--- What you have to do ---
It is required that all of the data be written out exactly.

-- Begin --

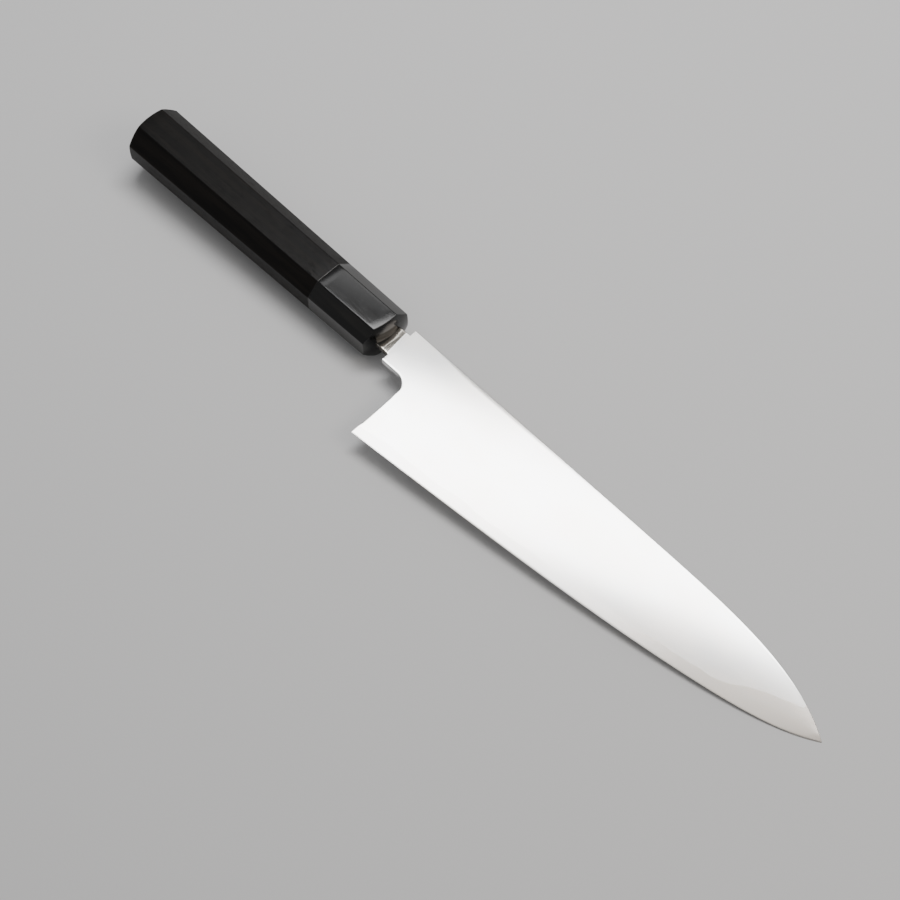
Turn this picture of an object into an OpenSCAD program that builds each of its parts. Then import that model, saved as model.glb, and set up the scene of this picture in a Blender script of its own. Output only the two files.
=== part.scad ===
// Chef knife with a laminated blade and an octagonal handle, lying on its side.
// +X runs from the butt of the handle to the tip, +Y from the cutting edge to the spine,
// +Z out of the right side of the blade. All sizes are in millimetres.
// The origin is the middle of the bounding box's bottom face.

/* [Blade] */
// Length of the cutting edge, from heel to tip
blade_len = 210; // [195:1:225]
// Height of the blade at the heel, from edge to spine
heel_h = 48.5; // [45:0.5:52]
// Thickness of the blade at the spine, over the heel
spine_t = 3; // [2.6:0.1:3.4]
// Thickness of the spine at the very tip
tip_t = 0.5; // [0.4:0.05:0.6]
// Thickness left on the cutting edge
edge_t = 0.08; // [0.06:0.01:0.1]
// Thickness of the hard core layer between the two cladding layers
core_t = 0.6; // [0.5:0.05:0.7]
// How far the spine curves down to meet the tip
tip_drop = 15.3; // [14:0.1:17]
// Height of the blunt end of the tip
tip_h = 0.4; // [0.3:0.05:0.6]

/* [Neck, choil and tang] */
// Length of the neck from the handle's front rim to the shoulders of the blade
neck_len = 7; // [6:0.5:9]
// Height of the neck, which the tang carries on into the handle
neck_h = 12.2; // [11.5:0.1:12.8]
// Distance from the handle's front rim to the choil's straight wall
choil_x = 21.9; // [20:0.1:24]
// Radius of the choil's inner corner
choil_r = 6.5; // [4:0.5:8]
// Depth of the tang in the handle, from the front rim
tang_len = 98; // [90:1:100]
// Height of the tang at its end
tang_end_h = 5; // [4:0.5:7]
// Thickness of the tang at its end
tang_end_t = 2; // [1.6:0.1:2.4]

/* [Handle] */
// Length of the handle from the butt's crown to the front face's crown
handle_len = 142; // [132:0.5:145]
// Length of the horn ferrule, behind the front rim
ferrule_len = 32.4; // [28:0.1:36]
// Height of the octagon at the butt
butt_h = 25.6; // [24.5:0.1:27]
// Thickness of the octagon at the butt
butt_t = 21.5; // [20.5:0.1:22.5]
// Size of the octagon's 45 degree corners at the butt
butt_corner = 6.6; // [6:0.1:7]
// Height of the octagon at the front
front_h = 21.9; // [21:0.1:23]
// Thickness of the octagon at the front
front_t = 18.8; // [18.2:0.1:19.6]
// Size of the octagon's 45 degree corners at the front
front_corner = 5.4; // [5:0.1:5.8]
// Radius of the two crowned ends
crown_r = 30; // [28:1:40]
// How far the top of the front crown lies towards the spine, off the handle's axis
front_skew = 3; // [0:0.5:4]

/* [Inside the handle] */
// Diameter of the dowel that joins the ferrule to the handle body
dowel_d = 14; // [13.5:0.1:14.5]
// Depth of the dowel's bore behind the joint of ferrule and handle body
dowel_depth = 80; // [74:1:88]
// Thickness of the ferrule's front wall, in front of the dowel
mouth_wall = 7; // [6:0.5:8]
// Gap round the tang, filled with adhesive
glue_gap = 0.4; // [0.3:0.05:0.5]

/* [Hidden] */
$fn = 96;

// Spine and edge lines, in the knife's own coordinates: y = z = 0 on the handle's axis, and x = 0 where its
// front rim crosses the middle of a side facet
spine_y0 = 9.15;
// How far the spine falls for each millimetre towards the tip, where it starts to bend, and how sharply
spine_fall = 0.0111;
spine_bend_x = 108;
spine_bend_power = 5;
// How far the choil's wall leans back from its top to the heel
choil_lean = 0.3;
choil_top_y = -9.4;
heel_x = choil_x - choil_lean;
tip_x = heel_x + blade_len;
tip_y = spine_line(tip_x) - tip_h;
heel_y = spine_line(heel_x) - heel_h;
// Shares of the edge's rise that grow evenly, towards the front, and only at the tip
edge_even = 0.53;
edge_belly = 0.31;
edge_belly_power = 3.5;
edge_tip_power = 15;
// Share of the blade's height that stays flat below the spine, and how fast the rest thins
flat_share = 0.1;
grind_power = 2;
// How late the blade thins along its length
taper_power = 2.2;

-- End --

--- Worked answer ---
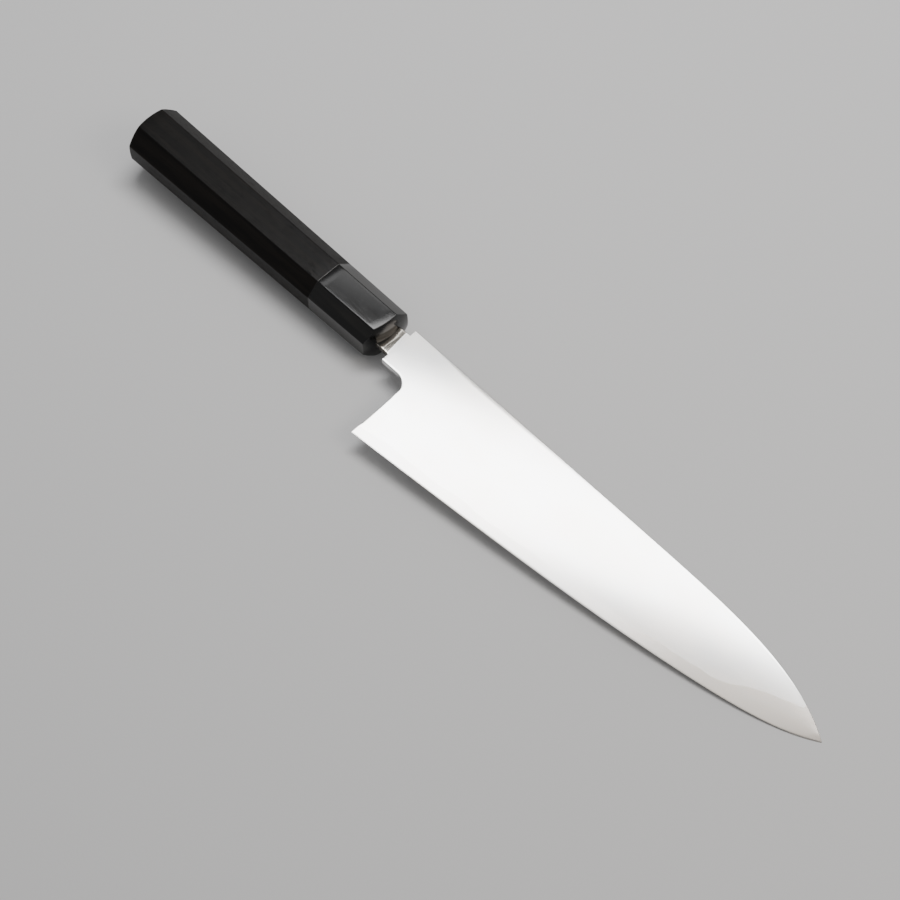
Turn this picture of an object into an OpenSCAD program that builds each of its parts. Then import that model, saved as model.glb, and set up the scene of this picture in a Blender script of its own. Output only the two files.
=== part.scad ===
// Chef knife with a laminated blade and an octagonal handle, lying on its side.
// +X runs from the butt of the handle to the tip, +Y from the cutting edge to the spine,
// +Z out of the right side of the blade. All sizes are in millimetres.
// The origin is the middle of the bounding box's bottom face.

/* [Blade] */
// Length of the cutting edge, from heel to tip
blade_len = 210; // [195:1:225]
// Height of the blade at the heel, from edge to spine
heel_h = 48.5; // [45:0.5:52]
// Thickness of the blade at the spine, over the heel
spine_t = 3; // [2.6:0.1:3.4]
// Thickness of the spine at the very tip
tip_t = 0.5; // [0.4:0.05:0.6]
// Thickness left on the cutting edge
edge_t = 0.08; // [0.06:0.01:0.1]
// Thickness of the hard core layer between the two cladding layers
core_t = 0.6; // [0.5:0.05:0.7]
// How far the spine curves down to meet the tip
tip_drop = 15.3; // [14:0.1:17]
// Height of the blunt end of the tip
tip_h = 0.4; // [0.3:0.05:0.6]

/* [Neck, choil and tang] */
// Length of the neck from the handle's front rim to the shoulders of the blade
neck_len = 7; // [6:0.5:9]
// Height of the neck, which the tang carries on into the handle
neck_h = 12.2; // [11.5:0.1:12.8]
// Distance from the handle's front rim to the choil's straight wall
choil_x = 21.9; // [20:0.1:24]
// Radius of the choil's inner corner
choil_r = 6.5; // [4:0.5:8]
// Depth of the tang in the handle, from the front rim
tang_len = 98; // [90:1:100]
// Height of the tang at its end
tang_end_h = 5; // [4:0.5:7]
// Thickness of the tang at its end
tang_end_t = 2; // [1.6:0.1:2.4]

/* [Handle] */
// Length of the handle from the butt's crown to the front face's crown
handle_len = 142; // [132:0.5:145]
// Length of the horn ferrule, behind the front rim
ferrule_len = 32.4; // [28:0.1:36]
// Height of the octagon at the butt
butt_h = 25.6; // [24.5:0.1:27]
// Thickness of the octagon at the butt
butt_t = 21.5; // [20.5:0.1:22.5]
// Size of the octagon's 45 degree corners at the butt
butt_corner = 6.6; // [6:0.1:7]
// Height of the octagon at the front
front_h = 21.9; // [21:0.1:23]
// Thickness of the octagon at the front
front_t = 18.8; // [18.2:0.1:19.6]
// Size of the octagon's 45 degree corners at the front
front_corner = 5.4; // [5:0.1:5.8]
// Radius of the two crowned ends
crown_r = 30; // [28:1:40]
// How far the top of the front crown lies towards the spine, off the handle's axis
front_skew = 3; // [0:0.5:4]

/* [Inside the handle] */
// Diameter of the dowel that joins the ferrule to the handle body
dowel_d = 14; // [13.5:0.1:14.5]
// Depth of the dowel's bore behind the joint of ferrule and handle body
dowel_depth = 80; // [74:1:88]
// Thickness of the ferrule's front wall, in front of the dowel
mouth_wall = 7; // [6:0.5:8]
// Gap round the tang, filled with adhesive
glue_gap = 0.4; // [0.3:0.05:0.5]

/* [Hidden] */
$fn = 96;

// Spine and edge lines, in the knife's own coordinates: y = z = 0 on the handle's axis, and x = 0 where its
// front rim crosses the middle of a side facet
spine_y0 = 9.15;
// How far the spine falls for each millimetre towards the tip, where it starts to bend, and how sharply
spine_fall = 0.0111;
spine_bend_x = 108;
spine_bend_power = 5;
// How far the choil's wall leans back from its top to the heel
choil_lean = 0.3;
choil_top_y = -9.4;
heel_x = choil_x - choil_lean;
tip_x = heel_x + blade_len;
tip_y = spine_line(tip_x) - tip_h;
heel_y = spine_line(heel_x) - heel_h;
// Shares of the edge's rise that grow evenly, towards the front, and only at the tip
edge_even = 0.53;
edge_belly = 0.31;
edge_belly_power = 3.5;
edge_tip_power = 15;
// Share of the blade's height that stays flat below the spine, and how fast the rest thins
flat_share = 0.1;
grind_power = 2;
// How late the blade thins along its length
taper_power = 2.2;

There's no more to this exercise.